## [Exercise]
Provide an exact copy of the lines from the beginning of the records through the line that includes "rim_rounding = 0.2", and of no others.

--- Dataset excerpts ---

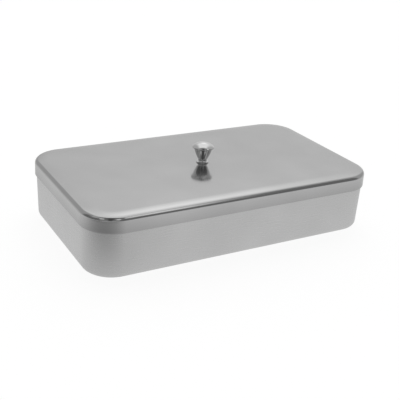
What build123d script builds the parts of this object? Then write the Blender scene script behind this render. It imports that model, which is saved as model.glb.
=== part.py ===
from build123d import *
import os
from math import cos, radians, sin, sqrt, tan

# Instrument box: a tray drawn from stainless sheet, a lid that lifts off it, and a
# turned knob that a screw holds to the lid from inside.
# Millimetres. +Z is up, X runs along the box, and the origin is the middle of the
# tray's underside, on the surface that the tray stands on.

# Tray, outside sizes at the rim
tray_length = 210.0
tray_width = 121.0
tray_height = 40.0
tray_sheet = 0.7
tray_corner_radius = 20.5
tray_bottom_radius = 4.0
wall_draft = 1.1  # degrees that each wall leans in towards the bottom
rim_rounding = 0.2  # the trimmed edge is ground smooth

# Lid
lid_sheet = 0.6
lid_clearance = 0.3  # from the tray's rim to the inside of the skirt, on each side
lid_seat_clearance = 0.05  # from the tray's rim to the bend that it bears on
lid_edge_radius = 3.0  # outside of the bend from the top into the skirt
lid_roll_width = 6.0  # the flat top rolls off this wide, before a short slope and the bend
lid_roll_angle = 8.0  # degrees that the slope falls towards the bend
lid_slope_length = 0.4
skirt_depth = 11.0
skirt_rounding = 0.15

# Knob, whose heights stack up from the lid
knob_diameter = 15.0
knob_foot_diameter = 8.4
knob_foot_height = 0.9
knob_foot_rounding = 0.2
knob_waist_diameter = 6.0
knob_neck_height = 1.2  # from the foot up to the waist
knob_waist_rounding = 0.6
knob_body_height = 8.1
knob_body_swell = 0.4  # how far the body's side stands out from a straight cone
knob_body_rounding = 0.6
knob_lip_overhang = 1.2  # beyond the body, on each side
knob_flare_height = 0.7  # from the body out to the lip
knob_lip_height = 0.6
knob_lip_rounding = 0.2
knob_dome_height = 3.0

# Thread that the screw and the knob's blind hole share
thread_diameter = 3.0
thread_clearance = 0.03
thread_hole_spare = 1.0  # depth of hole past the end of the screw
drill_point_half_angle = 59.0

# Pan head screw
screw_length = 8.0  # under the head
screw_head_diameter = 5.6
screw_head_height = 2.4
screw_head_crown = 0.9  # part of the head's height that is domed
screw_end_chamfer = 0.4
recess_span = 3.0
recess_wing = 0.8
recess_depth = 1.4
recess_taper = 8.0

# Washers, and the hole that the screw passes through in the lid
washer_diameter = 7.0
washer_thickness = 0.5
washer_edge_rounding = 0.1
spring_washer_diameter = 6.2
spring_washer_thickness = 0.8
spring_washer_split = 0.35
spring_washer_split_lean = 20.0
screw_passage_clearance = 0.1  # around the thread in the washers
lid_hole_clearance = 0.2  # around the thread in the lid

# Plan of the lid: the tray's rim, moved out by the clearance and the lid's own sheet
skirt_offset = lid_clearance + lid_sheet
lid_length = tray_length + 2 * skirt_offset
lid_width = tray_width + 2 * skirt_offset
lid_corner_radius = tray_corner_radius + skirt_offset

# The lid's edge is a chamfer whose upper corner has the wide radius of the roll and
# whose lower corner has the radius of the bend. Its length is what the two roundings
# take from it, with the short slope left between them.
roll_angle = radians(lid_roll_angle)
roll_radius = lid_roll_width / sin(roll_angle)
bend_tangent = lid_edge_radius * tan((radians(90) - roll_angle) / 2)
chamfer_length = roll_radius * tan(roll_angle / 2) + lid_slope_length + bend_tangent
chamfer_inwards = chamfer_length * cos(roll_angle)
chamfer_downwards = chamfer_length * sin(roll_angle)

# The rim's rounded edge bears on the inside of the lid's bend. In section these are a
# small circle inside a large one, so the height of the lid follows from how far apart
# their centres lie, along the line between them and across the box.
bend_inside_radius = lid_edge_radius - lid_sheet
centres_along = bend_inside_radius - rim_rounding - lid_seat_clearance
centres_across = bend_inside_radius - rim_rounding - lid_clearance
centres_up = sqrt(centres_along**2 - centres_across**2)
bend_z = tray_height - rim_rounding - centres_up
lid_top_z = bend_z + bend_tangent + chamfer_downwards
lid_inside_z = lid_top_z - lid_sheet
skirt_bottom_z = lid_top_z - skirt_depth

# The screw's stack, downwards from the inside of the lid
washer_z = lid_inside_z - washer_thickness
spring_washer_z = washer_z - spring_washer_thickness
screw_head_z = spring_washer_z - screw_head_height
screw_tip_z = spring_washer_z + screw_length
passage_radius = thread_diameter / 2 + screw_passage_clearance

# Tray: a rounded rectangle that widens to the rim, hollowed to the sheet's thickness
draft_offset = tray_height * tan(radians(wall_draft))
with BuildPart() as tray:
    with BuildSketch(Plane.XY):
        RectangleRounded(
            tray_length - 2 * draft_offset,
            tray_width - 2 * draft_offset,
            tray_corner_radius - draft_offset,
        )
    with BuildSketch(Plane.XY.offset(tray_height)):
        RectangleRounded(tray_length, tray_width, tray_corner_radius)
    loft(ruled=True)
    fillet(tray.edges().group_by(Axis.Z)[0], tray_bottom_radius)
    offset(amount=-tray_sheet, openings=tray.faces().sort_by(Axis.Z)[-1])
    fillet(tray.edges().group_by(Axis.Z)[-1], rim_rounding)

# Lid: a shallow cap that slides over the rim, with a hole for the knob's screw. Counted
# from below, the edges of the chamfered block are the foot, the corners' uprights, the
# chamfer's lower edge, its corners and its upper edge.
with BuildPart() as lid:
    with BuildSketch(Plane.XY.offset(skirt_bottom_z)):
        RectangleRounded(lid_length, lid_width, lid_corner_radius)
    extrude(amount=skirt_depth)
    lid_top = lid.faces().sort_by(Axis.Z)[-1]
    chamfer(lid_top.edges(), chamfer_inwards, chamfer_downwards, reference=lid_top)
    fillet(lid.edges().group_by(Axis.Z)[2], lid_edge_radius)
    fillet(lid.edges().group_by(Axis.Z)[-1], roll_radius)
    offset(amount=-lid_sheet, openings=lid.faces().sort_by(Axis.Z)[0])
    fillet(lid.edges().group_by(Axis.Z)[0], skirt_rounding)
    with Locations((0, 0, lid_top_z)):
        Hole(radius=thread_diameter / 2 + lid_hole_clearance)

# Knob: turned in one piece, with a foot, a waist, a swelling body and a domed head.
# Its half section is drawn with the height above the lid upwards.
knob_plane = Plane(origin=(0, 0, lid_top_z), x_dir=(1, 0, 0), z_dir=(0, -1, 0))
foot_corner = (knob_foot_diameter / 2, 0)
foot_edge = (knob_foot_diameter / 2, knob_foot_height)
waist = (knob_waist_diameter / 2, foot_edge[1] + knob_neck_height)
body_top = (knob_diameter / 2 - knob_lip_overhang, waist[1] + knob_body_height)
body_side = (
    (waist[0] + body_top[0]) / 2 + knob_body_swell,
    (waist[1] + body_top[1]) / 2,
)
lip_lower = (knob_diameter / 2, body_top[1] + knob_flare_height)
lip_upper = (knob_diameter / 2, lip_lower[1] + knob_lip_height)
summit = (0, lip_upper[1] + knob_dome_height)
hole_radius = thread_diameter / 2 + thread_clearance
hole_depth = screw_tip_z - lid_top_z + thread_hole_spare
drill_point = hole_radius / tan(radians(drill_point_half_angle))
with BuildPart() as knob:
    with BuildSketch(knob_plane) as knob_section:
        with BuildLine():
            Polyline((0, 0), foot_corner, foot_edge)
            TangentArc(waist, foot_edge, tangent=(0, -1))
            ThreePointArc(waist, body_side, body_top)
            Polyline(body_top, lip_lower, lip_upper)
            TangentArc(summit, lip_upper, tangent=(1, 0))
            Line(summit, (0, 0))
        make_face()
        roundings = (
            (foot_corner, knob_foot_rounding),
            (foot_edge, knob_foot_rounding),
            (waist, knob_waist_rounding),
            (body_top, knob_body_rounding),
            (lip_lower, knob_lip_rounding),
            (lip_upper, knob_lip_rounding),
        )
        for corner, rounding in roundings:
            fillet(knob_section.vertices().sort_by_distance(corner)[0], rounding)
    revolve(axis=Axis.Z)
    with BuildSketch(knob_plane):
        with BuildLine():
            Polyline(
                (0, 0),
                (hole_radius, 0),
                (hole_radius, hole_depth),
                (0, hole_depth + drill_point),
                close=True,
            )
        make_face()
    revolve(axis=Axis.Z, mode=Mode.SUBTRACT)

# Knob screw: pan head with a cross recess, driven upwards from inside the lid
head_radius = screw_head_diameter / 2
shank_radius = thread_diameter / 2
with BuildPart() as knob_screw:
    with BuildSketch(Plane.XZ):
        with BuildLine():
            crown_edge = (head_radius, screw_head_z + screw_head_crown)
            TangentArc((0, screw_head_z), crown_edge, tangent=(1, 0))
            Polyline(
                crown_edge,
                (head_radius, spring_washer_z),
                (shank_radius, spring_washer_z),
                (shank_radius, screw_tip_z - screw_end_chamfer),
                (shank_radius - screw_end_chamfer, screw_tip_z),
                (0, screw_tip_z),
                (0, screw_head_z),
            )
        make_face()
    revolve(axis=Axis.Z)
    with BuildSketch(Plane.XY.offset(screw_head_z)):
        Rectangle(recess_span, recess_wing)
        Rectangle(recess_wing, recess_span)
    extrude(amount=recess_depth, taper=recess_taper, mode=Mode.SUBTRACT)

# Flat washer: stamped ring against the inside of the lid
with BuildPart() as knob_flat_washer:
    with BuildSketch(Plane.XY.offset(washer_z)):
        Circle(washer_diameter / 2)
        Circle(passage_radius, mode=Mode.SUBTRACT)
    extrude(amount=washer_thickness)
    fillet(knob_flat_washer.edges().group_by(Axis.Z)[0], washer_edge_rounding)

# Spring washer: a ring pressed flat under the screw's head, split on its +X side by a
# leaning cut that is much longer than the ring is thick
with BuildPart() as knob_spring_washer:
    with BuildSketch(Plane.XY.offset(spring_washer_z)):
        Circle(spring_washer_diameter / 2)
        Circle(passage_radius, mode=Mode.SUBTRACT)
    extrude(amount=spring_washer_thickness)
    with BuildSketch(Plane.YZ):
        with Locations((0, spring_washer_z + spring_washer_thickness / 2)):
            Rectangle(
                spring_washer_split,
                spring_washer_diameter,
                rotation=spring_washer_split_lean,
            )
    extrude(amount=spring_washer_diameter, mode=Mode.SUBTRACT)

os.makedirs("parts", exist_ok=True)
pieces = {
    "tray": tray,
    "lid": lid,
    "knob": knob,
    "knob_screw": knob_screw,
    "knob_flat_washer": knob_flat_washer,
    "knob_spring_washer": knob_spring_washer,
}
for name, piece in pieces.items():
    piece.part.label = name
    export_step(piece.part, f"parts/{name}.step")
    print(name, "volume", round(piece.part.volume, 1), "mm3")
print("box height with the knob", round(lid_top_z + summit[1], 2), "mm")
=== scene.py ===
# %% [markdown]
# A stainless instrument box: a drawn tray, a drawn lid that lifts off it and a small
# turned knob, seen a little from above on a white table.
#
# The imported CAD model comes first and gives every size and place. It could be rendered
# as it is, but its curved faces are cut into flat facets, and polished steel shows each
# of them as a kink in its reflections. So every piece is worked out again here as a
# smooth surface that follows the same shape.

import bpy
import numpy as np
from mathutils import Matrix, Vector


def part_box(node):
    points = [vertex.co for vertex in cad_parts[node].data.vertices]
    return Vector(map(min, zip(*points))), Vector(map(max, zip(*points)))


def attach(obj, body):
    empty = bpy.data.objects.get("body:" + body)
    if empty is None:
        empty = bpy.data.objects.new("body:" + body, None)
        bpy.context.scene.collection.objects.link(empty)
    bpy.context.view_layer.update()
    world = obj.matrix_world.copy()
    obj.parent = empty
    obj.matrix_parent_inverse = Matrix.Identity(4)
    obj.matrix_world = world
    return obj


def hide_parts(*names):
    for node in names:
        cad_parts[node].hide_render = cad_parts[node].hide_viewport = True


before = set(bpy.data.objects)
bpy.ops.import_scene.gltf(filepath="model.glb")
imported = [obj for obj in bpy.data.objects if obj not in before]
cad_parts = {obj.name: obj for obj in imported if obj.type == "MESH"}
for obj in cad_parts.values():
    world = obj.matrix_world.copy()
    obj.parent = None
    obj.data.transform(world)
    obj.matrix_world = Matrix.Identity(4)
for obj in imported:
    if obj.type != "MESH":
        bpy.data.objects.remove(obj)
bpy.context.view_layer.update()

mm = 0.001

# %% [markdown]
# The camera stands about where the photographer stood. Its numbers come from a fitting
# program, which turned and moved a camera until the outlines of tray, lid and knob fell
# on their places in the picture. It could be aimed with a constraint, but a constraint is
# lost when the view is changed, so the turn is written as three axes: to the right,
# upwards and backwards. The horizon leans by a few degrees, so the first two are rolled
# about the third.

# %% Camera
camera_target = Vector((-33.08, -56.36, 42.18)) * mm
camera_distance = 462.66 * mm
camera_yaw, camera_pitch, camera_roll = np.radians([-30.48, 23.94, 3.69])
camera_lens, camera_sensor = 67.58, 36.0

back = Vector((
    np.sin(camera_yaw) * np.cos(camera_pitch),
    -np.cos(camera_yaw) * np.cos(camera_pitch),
    np.sin(camera_pitch),
))
level_right = (-back).cross(Vector((0, 0, 1))).normalized()
level_up = level_right.cross(-back)
right = np.cos(camera_roll) * level_right + np.sin(camera_roll) * level_up
up = -np.sin(camera_roll) * level_right + np.cos(camera_roll) * level_up

camera = bpy.data.objects.new("camera", bpy.data.cameras.new("camera"))
camera.data.lens = camera_lens
camera.data.sensor_width = camera_sensor
camera.data.clip_start = 0.01
camera.matrix_world = (
    Matrix.Translation(camera_target + camera_distance * back)
    @ Matrix((right, up, back)).transposed().to_4x4()
)
bpy.context.scene.collection.objects.link(camera)
bpy.context.scene.camera = camera
bpy.context.scene.view_settings.view_transform = "Standard"
print("camera", round(camera_distance / mm), "mm from its target, lens", camera_lens)

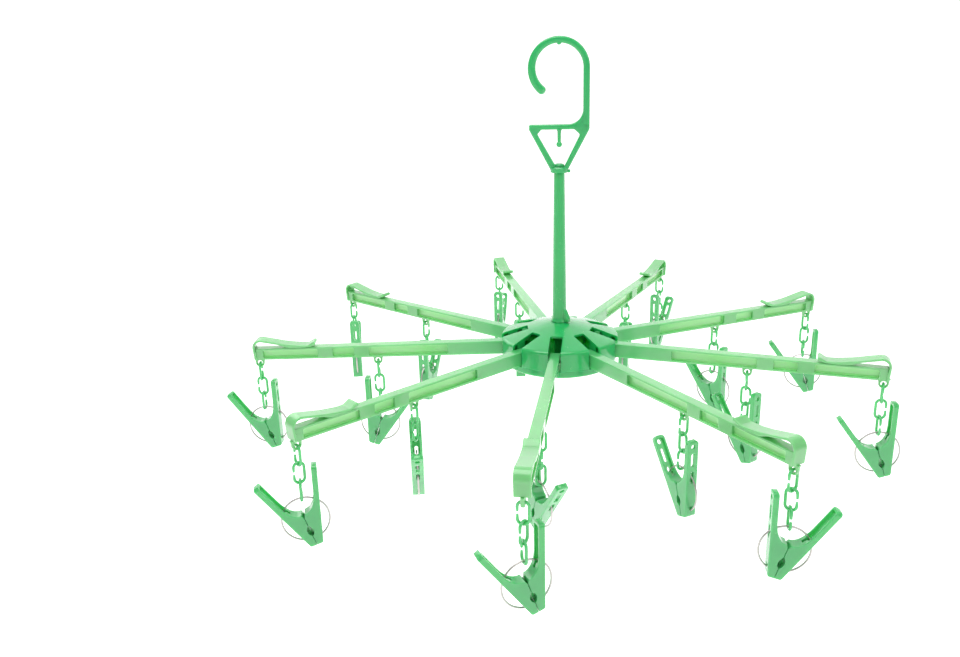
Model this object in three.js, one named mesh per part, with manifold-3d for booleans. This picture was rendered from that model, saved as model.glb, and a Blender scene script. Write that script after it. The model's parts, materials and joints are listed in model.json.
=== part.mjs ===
// Hanging rotary clothes dryer: a pole hangs from a swivel hook and carries a hub
// with nine folding arms. Every arm holds two pegs on short chains and ends in a
// springy finger that nips a sock or a towel corner.
// Millimetres, +Z up. The origin is where the hook sits on a rail.

import * as THREE from 'three';
import { mergeVertices } from 'three/addons/utils/BufferGeometryUtils.js';
import Module from 'manifold-3d';

const wasm = await Module();
wasm.setup();

// ---------------------------------------------------------------- driving sizes

const clearance = 0.3;          // gap kept between pieces that touch
const armCount = 9;
const firstArmTurn = -4.9;      // degrees from the front (-Y), positive towards +X

// hub: heights are measured from the plane of the arm pins
const hubRadius = 62.5;
const hubWall = 2.4;
const hubTop = 27.3;            // crown of the dome, at the pole
const hubShoulder = 12.5;       // where the dome meets the side wall
const hubSkirt = -8.6;          // lower edge of the side wall
const hubEdge = 2;              // width of the bevel round the dome
const pinInset = 12.5;          // arm pins, inwards from the hub's rim
const slotWidth = 13;
const slotRun = 16;             // slot, inwards from the arm pins
const lugThickness = 3;
const lugHalf = 5;
const lugFoot = -4.6;
const bossWall = 3.3;           // wall of the socket that takes the pole
const coverInset = 2;           // the cover's edge, inwards from the hub's rim
const coverBottom = -16.5;
const coverFloor = 2.4;
const coverBevel = 1.5;
const coverLip = 2.6;           // height of the lip inside the side wall
const postRadius = 6;
const restHalf = 3;             // posts that keep the pins in their seats
const restThickness = 2.6;
const screwHead = 4.6;
const screwHeadHeight = 2.1;
const screwShaft = 1.7;
const screwRecess = 4;
const screwBite = 8;            // length of screw in the pole's foot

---

## [Exercise solution]
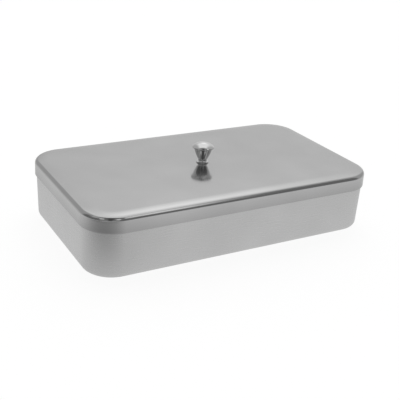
What build123d script builds the parts of this object? Then write the Blender scene script behind this render. It imports that model, which is saved as model.glb.
=== part.py ===
from build123d import *
import os
from math import cos, radians, sin, sqrt, tan

# Instrument box: a tray drawn from stainless sheet, a lid that lifts off it, and a
# turned knob that a screw holds to the lid from inside.
# Millimetres. +Z is up, X runs along the box, and the origin is the middle of the
# tray's underside, on the surface that the tray stands on.

# Tray, outside sizes at the rim
tray_length = 210.0
tray_width = 121.0
tray_height = 40.0
tray_sheet = 0.7
tray_corner_radius = 20.5
tray_bottom_radius = 4.0
wall_draft = 1.1  # degrees that each wall leans in towards the bottom
rim_rounding = 0.2  # the trimmed edge is ground smooth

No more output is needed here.